Le don du Dhamma surpasse tous les autres dons

Foi et Dévotion dans le Bouddhisme Théravada

On a pour habitude de dire que dans le Bouddhisme théravada, la Dévotion, les rituels ont une place beaucoup moins importante que dans d'autres traditions.
C'est sans doute vrai, mais surtout en occident.

Dans le bouddhisme théravada à la “mode occidentale” et notamment lorsqu'il est enseigné par des laïcs qui ne sont pas reliés à une sangha, il n'y a plus aucune dévotion, aucun rituel ni de prise de refuge.

Parfois même, il ne reste plus qu'une simple “méthode” qui, sortie du contexte de l'enseignement du Bouddha, n'a plus grand chose à voir avec le “Bouddhisme”.

Entre la seule pratique de la dévotion et l'absence totale de dévotion, il y a une voie médiane, une voie du milieu qui consiste à ne pas réduire la pratique du Bouddhisme à de simples rituels d'un côté, ni de la réduire à une simple “technique” de méditation de l'autre.

La voie du milieu enseigné par le Bouddha s'applique dans tous les domaines.

Kathy

Plan de ce message:

1) La dévotion au Bouddha
2) PUJA : un Enseignement de Ajahn Sucitto

1- LA DEVOTION AU BOUDDHA

La dévotion dans le bouddhisme a été un sujet controversé pour les érudits occidentaux.

S’il était depuis longtemps reconnu que certaines traditions bouddhistes comprennent de forts éléments de dévotion, on les interprétait généralement comme une évolution historique assez tardive, souvent en réponse aux besoins des laïcs.

Selon cette analyse, la tradition primitive était en majeure partie dénuée de culte dévotionnel et de rites.

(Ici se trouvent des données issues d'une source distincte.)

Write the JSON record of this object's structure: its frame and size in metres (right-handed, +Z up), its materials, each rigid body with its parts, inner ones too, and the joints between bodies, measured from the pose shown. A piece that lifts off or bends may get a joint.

Le Bouddha était un homme, non un dieu, et sa première communauté monastique ne voyait en lui rien de plus qu’un maître vénéré.

Dans cette perspective, même la pratique traditionnelle de « prendre Refuge » dans le Bouddha parti dans le nirvâna semble problématique, car il a disparu du cycle des renaissances et ne peut ainsi donner de Refuge à ses adeptes.

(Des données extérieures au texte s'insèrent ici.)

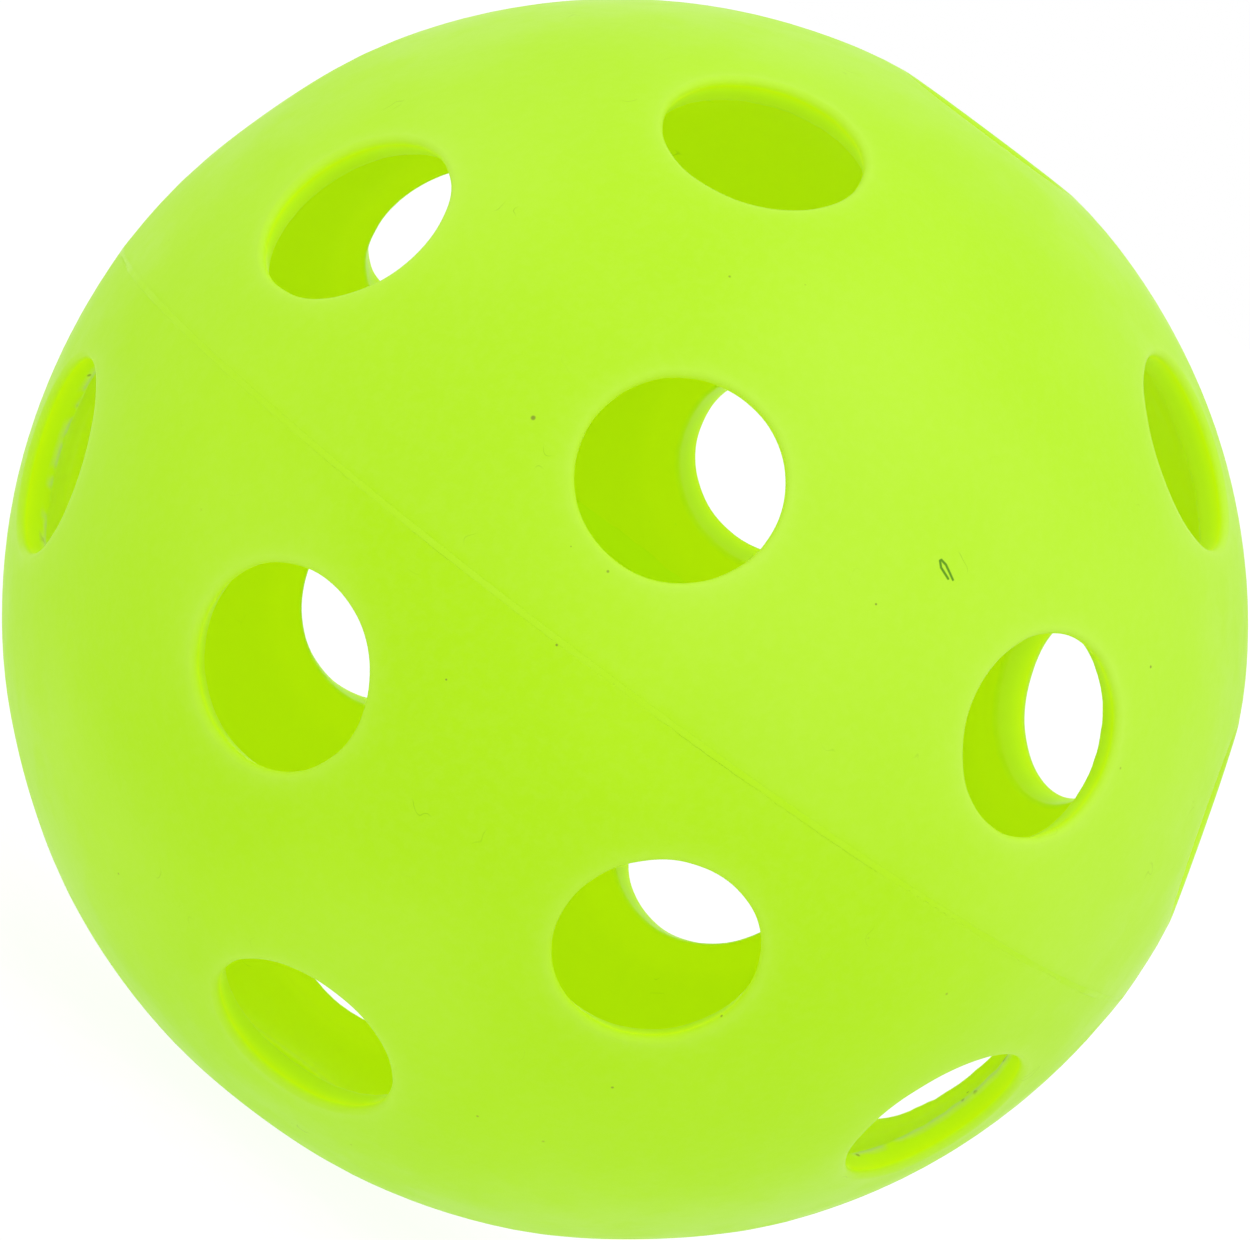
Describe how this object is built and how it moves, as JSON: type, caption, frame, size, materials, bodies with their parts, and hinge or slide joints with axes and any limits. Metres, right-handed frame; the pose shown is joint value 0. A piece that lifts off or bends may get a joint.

Quel sens, alors, ont donc les offrandes faites au Bouddha ? Quelle valeur pourrait avoir cet acte dans une religion où dépendre de ses propres efforts et réaliser soi-même la vérité sont si importants ?

La dévotion fait depuis longtemps partie du bouddhisme

S’il n’est guère possible de savoir exactement ce que les disciples des premiers temps pensaient du Bouddha, les témoignages des textes et de l’archéologie apprennent cependant que la dévotion fait depuis longtemps partie du bouddhisme.

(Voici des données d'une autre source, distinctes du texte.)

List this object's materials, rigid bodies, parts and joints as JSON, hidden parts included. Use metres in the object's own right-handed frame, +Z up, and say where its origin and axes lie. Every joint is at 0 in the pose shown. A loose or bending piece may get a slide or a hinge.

La vénération des reliques et des images sacrées a joué un rôle essentiel, même dans les traditions soulignant avec insistance que le Bouddha Gautama fut un être humain qui, après sa mort, n’est plus en contact avec ses adeptes pour les aider.

Dans le Mahâyâna, où peut exister une interaction continuelle avec un nombre presque infini de bouddhas et de bodhisattvas coexistant, la dévotion est encore plus prégnante. Des bouddhas comme Amitâbha ont le pouvoir d’intervenir directement dans la vie de leurs adeptes fervents pour les libérer à leur mort des malheurs du samsâra.
Dans ce dernier cas, la confiance totale de l’adepte en le pouvoir de libération du bouddha remplit la même fonction que tient, dans les traditions bouddhistes mettant l’accent sur la volonté personnelle, l’effort pour surmonter l’attachement et l’illusion d’un soi. Les stratégies diffèrent, mais le but est le même : transcender l’amour-propre égotiste.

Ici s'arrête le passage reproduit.